If a human isn’t required to drive it, what about the legality of vehicles without humans entirely?

We believe today that yes, you can do that. This comes back to what we see as the big goal. If you have someone like Steve Mahan [an early Google self-driving car beta tester] who is blind and has challenges getting around, having a vehicle where he has to jump in to help it out periodically is just not going to help him. So a vehicle that can come to him, and take him where he’s going, and let him get on with it, is really what we’re going for and what we’re excited about.

Does that mean more or fewer vehicles on the road?

My vision for this is eventually these vehicles will be shared, and it may be within a family, or it may be within a community, and that will result in less vehicles on the road, but they’ll be used much more efficiently, and that’s good for everyone.

When I told my editor I was working on a story about how Google had built a self-driving car, his reaction was, “Uh-huh, OK. I thought they already did that.” It didn’t evoke the sort of wow factor that we had gotten from actually seeing what you built. So how would you describe why this is impactful in a simple way?
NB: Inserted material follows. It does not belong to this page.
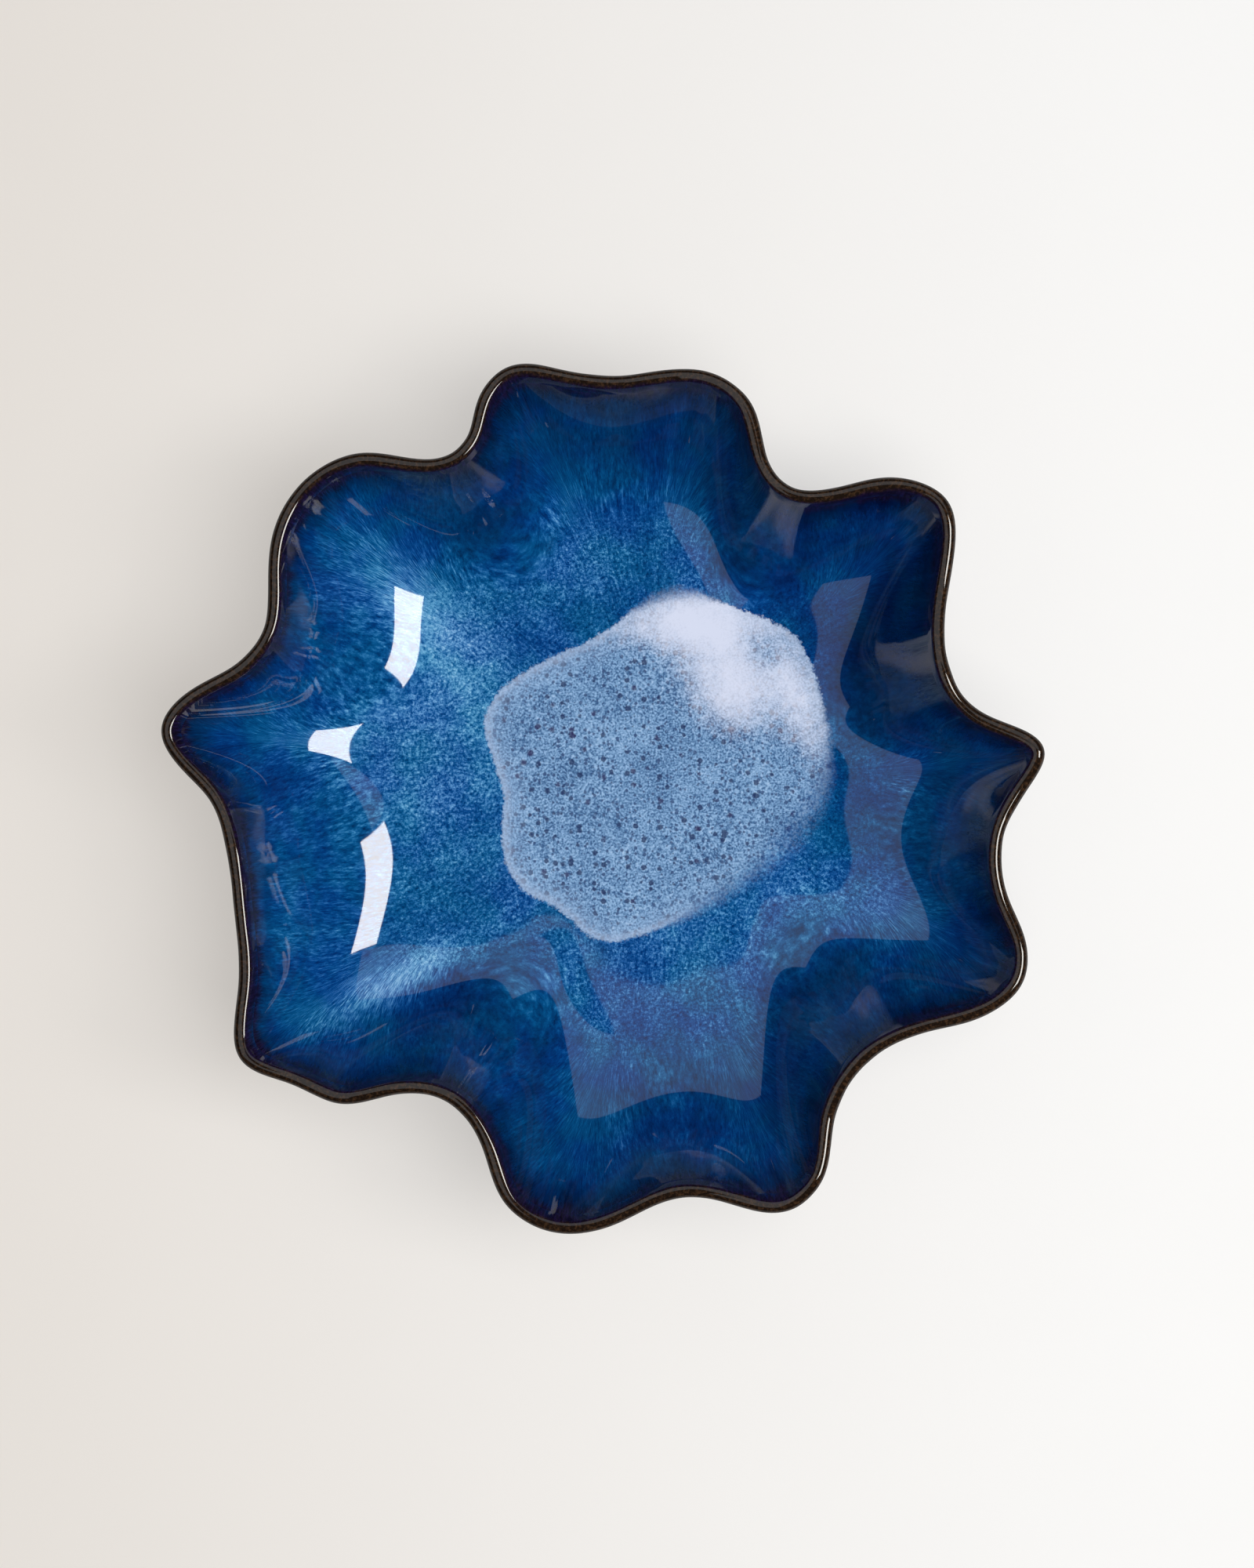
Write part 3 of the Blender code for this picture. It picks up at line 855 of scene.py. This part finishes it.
def clay_material(name, warm, dark):
    """Bare, groggy stoneware: warm, matte, with iron specks and pale grit."""
    graph = Graph(name)
    where = graph.place()
    toast = graph.noise(where, 16.0, 4.0, 0.6)
    grit = graph.noise(where, 0.8, 3.0, 0.6)
    colour = graph.mix(graph.step(toast, 0.35, 0.68), warm, dark)
    colour = graph.mix(graph.step(grit, 0.45, 0.68, 0.0, 0.5), colour, paint(196, 170, 138))
    away = graph.specks(where, 2.4, 0.55, 0.20)
    colour = graph.mix(graph.step(away, -0.05, 0.03, 0.85, 0.0), colour, paint(62, 40, 28))
    graph.bump(graph.add(grit, graph.times(toast, 0.5)), 0.12)
    return graph.finish(colour, graph.step(grit, 0.3, 0.7, 0.72, 0.9))


# --------------------------------------------------------------------------- the pieces

# Traits of the places that the inside's own grid doesn't reach.
LIP_PAST_POOL = 80.0
LIP_STEEPNESS = 0.8
OUTSIDE_TO_LIP = 5.2   # from the outside coat's last row to the lip's crest
HIDDEN_TO_LIP = 20.0

TURNING_STEP = 1.0     # distance between the rings that carry the underside's turning marks
TURNING_DEPTH = 0.05
FOOT_MARK_DEPTH = 0.07
FOOT_OVAL = 0.05       # how far the foot is from round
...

For me it’s the first time we’re seeing a real physical incarnation of our vision. As Kara put it, we’ve had a vehicle with “glommed on” sensors and it’s been great, and it’s a way to learn very quickly and to push technology forward in a way we’re excited about. But now we’re taking the step of how it’s really going to work. I have spent a lot of time in self-driving vehicles, and getting into this vehicle was just freeing. For us, it’s this physical thing in the world that embodies what we’ve been working towards.